Re

Re

Due figure di significato assai differente e per molti versi contrastante rispondono nel Nord al medesimo nome di re (konungr m.). In esse si incarnano due modelli di vita divisi da un’insanabile contrapposizione: quello della Sippe e quello del comitatus.

Secondo l’antica tradizione dei Germani, il re era una figura sacra, direttamente partecipe della natura divina e incarnante la fortuna della stirpe. Il suo compito coincideva con quello del sacerdote, al quale si chiedeva di mantenere attraverso la sua persona un contatto con le potenze celesti per garantire la prosperità e la vittoria. Al re era chiesto di concentrare le energie vegetative e vivificanti e di rifletterle sul popolo. Modello ideale di questo sovrano fu tra gli Svedesi il dio Freyr, del quale si dice che durante il suo regno vi fu tale prosperità e pace che quando egli cessò di vivere la sua morte venne tenuta nascosta al popolo perché quello stato di benessere potesse perdurare. Di Freyr, come degli altri sovrani svedesi, è ricordato che usava compiere una processione rituale tra il popolo allo scopo di dispensare prosperità e pace.

Il carattere sacrale del sovrano appare forse anche in talune iscrizioni runiche.

Hálfdan (il Nero) e suo figlio Harald (Bellachioma) Illustrazione di Peter Nicolai Arbo

Hálfdan (il Nero) e suo figlio Harald (Bellachioma) Illustrazione di Peter Nicolai Arbo

Al re era richiesto di invocare su di sé i benefici del cielo mediante il sacrificio e di diffonderli fra i sudditi. La tradizione ricorda re divinizzati cui si innalzavano sacrifici: così Óláfr detto Geirstaðaálfr e Hölgi. Del re Hálfdan Nero è ricordato che quando morì il suo corpo venne sezionato in quattro parti e sepolto in quattro diverse province poiché gli abitanti di ciascuna di esse lo reclamavano per aver garantite la prosperità e la pace.

La stessa concezione evemeristica di Snorri, secondo il quale gli dèi erano degli antichi sovrani divinizzati dai sudditi dopo la morte, trova qui una giustificazione. Gli antichi re, sacerdoti sacrificatori” che avevano garantito al popolo prosperità e vittoria, vengono sentiti non più come il tramite del potere divino, ma come la fonte stessa da cui esso emana.

Ma la tradizione ricorda altresì taluni re i quali, non avendo saputo garantire il benessere dei sudditi, furono da essi sacrificati: così Dómaldi, del cui sangue vennero aspersi gli altari; così anche Óláfr Diboscatore, bruciato vivo in casa, immolato a Odino per ottenere la fecondità.

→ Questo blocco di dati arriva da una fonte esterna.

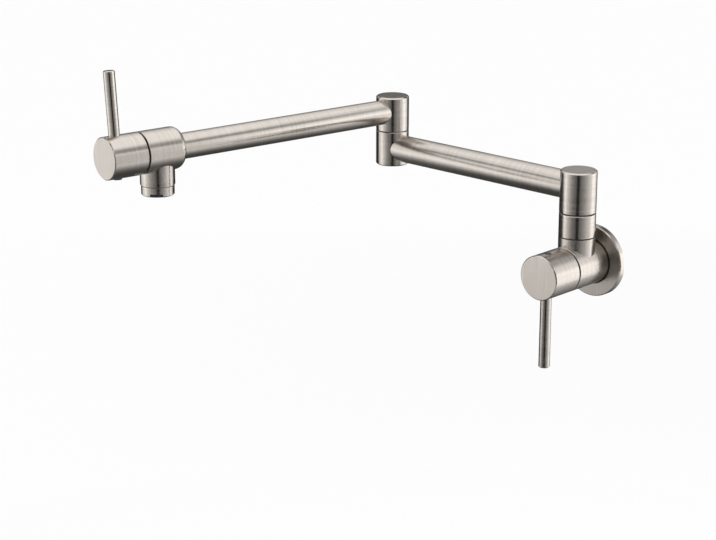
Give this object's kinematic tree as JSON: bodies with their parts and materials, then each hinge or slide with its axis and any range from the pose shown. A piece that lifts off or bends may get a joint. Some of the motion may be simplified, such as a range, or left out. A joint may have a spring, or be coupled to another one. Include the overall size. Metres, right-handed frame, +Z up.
{
  "type": "wall mounted pot filler",
  "caption": "Wall mounted pot filler tap: a round wall valve with a lever, two jointed swinging arm tubes and a shut-off valve above a turned-down aerated spout.",
  "frame": {"origin": "The middle of the threaded inlet's mouth, in the plane of the wall.", "axes": "+Y points into the wall, the tap stands out along -Y, +Z is up, and the first arm lies along -X, parallel to the wall."},
  "size_m": [0.3008, 0.3186, 0.2482],
  "materials": {
    "brushed_nickel": "brushed satin nickel plate over brass",
    "brass": "machined brass",
    "seal_rubber": "black nitrile rubber",
    "ceramic": "lapped white alumina ceramic",
    "plain_steel": "plain stainless steel",
    "dark_acetal": "dark acetal",
    "grey_plug": "dark grey nylon"
  },
  "bodies": {
    "wall_valve": {"wall_flange": "brushed_nickel", "flange_seal": "seal_rubber", "wall_valve_body": "brushed_nickel", "wall_cartridge_body": "brass", "wall_cartridge_gasket": "seal_rubber", "wall_seat_seal": "seal_rubber", "wall_fixed_disc": "ceramic", "wall_swivel_post": "brushed_nickel", "wall_swivel_seals": "seal_rubber", "wall_swivel_washer": "dark_acetal", "wall_retaining_clip": "plain_steel"},
    "wall_handle": {"wall_moving_disc": "ceramic", "wall_spindle": "brass", "wall_spindle_seal": "seal_rubber", "wall_handle_hub": "brushed_nickel", "wall_lever": "brushed_nickel", "wall_set_screw": "plain_steel", "wall_screw_plug": "grey_plug"},
    "first_arm": {"wall_head": "brushed_nickel", "wall_head_cap": "brushed_nickel", "first_arm_tube": "brushed_nickel", "elbow_lower_drum": "brushed_nickel", "elbow_swivel_post": "brass", "elbow_swivel_seals": "seal_rubber", "elbow_swivel_washer": "dark_acetal", "elbow_retaining_clip": "plain_steel"},
    "second_arm": {"elbow_upper_drum": "brushed_nickel", "elbow_head_cap": "brushed_nickel", "second_arm_tube": "brushed_nickel", "spout_body": "brushed_nickel", "spout_nozzle": "brushed_nickel", "aerator_housing": "brushed_nickel", "aerator_insert": "dark_acetal", "aerator_screen": "plain_steel", "aerator_gasket": "seal_rubber", "spout_cartridge_body": "brass", "spout_cartridge_gasket": "seal_rubber", "spout_seat_seal": "seal_rubber", "spout_fixed_disc": "ceramic"},
    "spout_handle": {"spout_moving_disc": "ceramic", "spout_spindle": "brass", "spout_spindle_seal": "seal_rubber", "spout_handle_hub": "brushed_nickel", "spout_lever": "brushed_nickel", "spout_set_screw": "plain_steel", "spout_screw_plug": "grey_plug"}
  },
  "joints": [
    {"name": "wall_handle_turn", "type": "hinge", "parent": "wall_valve", "child": "wall_handle", "pos_m": [0, -0.06, 0], "axis": [0, -1, 0], "range_deg": [0, 90]},
    {"name": "first_arm_swing", "type": "hinge", "parent": "wall_valve", "child": "first_arm", "pos_m": [0, -0.026, 0.0463], "axis": [0, 0, 1], "range_deg": [0, 180]},
    {"name": "second_arm_swing", "type": "hinge", "parent": "first_arm", "child": "second_arm", "pos_m": [-0.2073, -0.026, 0.083], "axis": [0, 0, 1], "continuous": true},
    {"name": "spout_handle_turn", "type": "hinge", "parent": "second_arm", "child": "spout_handle", "pos_m": [-0.25086, -0.30259, 0.09955], "axis": [-0.1556, -0.9878, 0], "range_deg": [-5.3, 84.7]}
  ]
}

Anche la morte di altri sovrani della medesima stirpe svedese degli Ynglingar discendenti degli dèi ricorda probabilmente riti sacrificali. Queste figure sono dunque i re del popolo, della terra, del buon raccolto, della vittoria e della prosperità. Nella loro persona sono rappresentati e concentrati gli ideali di vita della Sippe.

In epoca vichinga, un’altra figura di re venne distinguendosi nel mondo nordico e si contrappose a quella dell’antico sovrano. Le fonti alludono infatti con frequenza sempre crescente ai cosiddetti «re del mare», sœkonungar (sing. sœkonungr m.), a coloro cioè che, abbandonata la terra e con essa le tradizioni della stirpe che volevano tutti soggetti a un medesimo destino, si imbarcavano alla volta di terre lontane in cerca di avventura. I «re del mare» (definizione che, nell’opposizione mare-terra, esprime il loro contrasto rispetto alla figura tradizionale del sovrano) erano individui attivi al servizio di se stessi e del proprio ideale e non soggetti che subivano quasi passivamente la condizione di intermediari fra la terra e il cielo. Per scelta essi rinunciavano ai benefici di una vita comunitaria, nella quale a tutti era garantito un sostegno, ma che esigeva al contempo la rinuncia a ogni velleità individualistica. Affrontando una vita dura, legata a regole di severa disciplina, essi cercavano insieme ai propri compagni un’autoaffermazione e al contempo il conseguimento di un ideale di vita che voleva ciascuno arbitro del proprio destino. Il dio da costoro prediletto dovette essere Odino, nel quale si incarnava la figura di un individuo intraprendente, abile e spregiudicato, capo carismatico dei suoi guerrieri.

È significativo che soprattutto fra costoro siano ricordati i cosiddetti goðlausir menn «uomini senza dio», coloro cioè che, rigettato un antico credo, riponevano una totale fiducia solo in se medesimi e nella propria forza magica.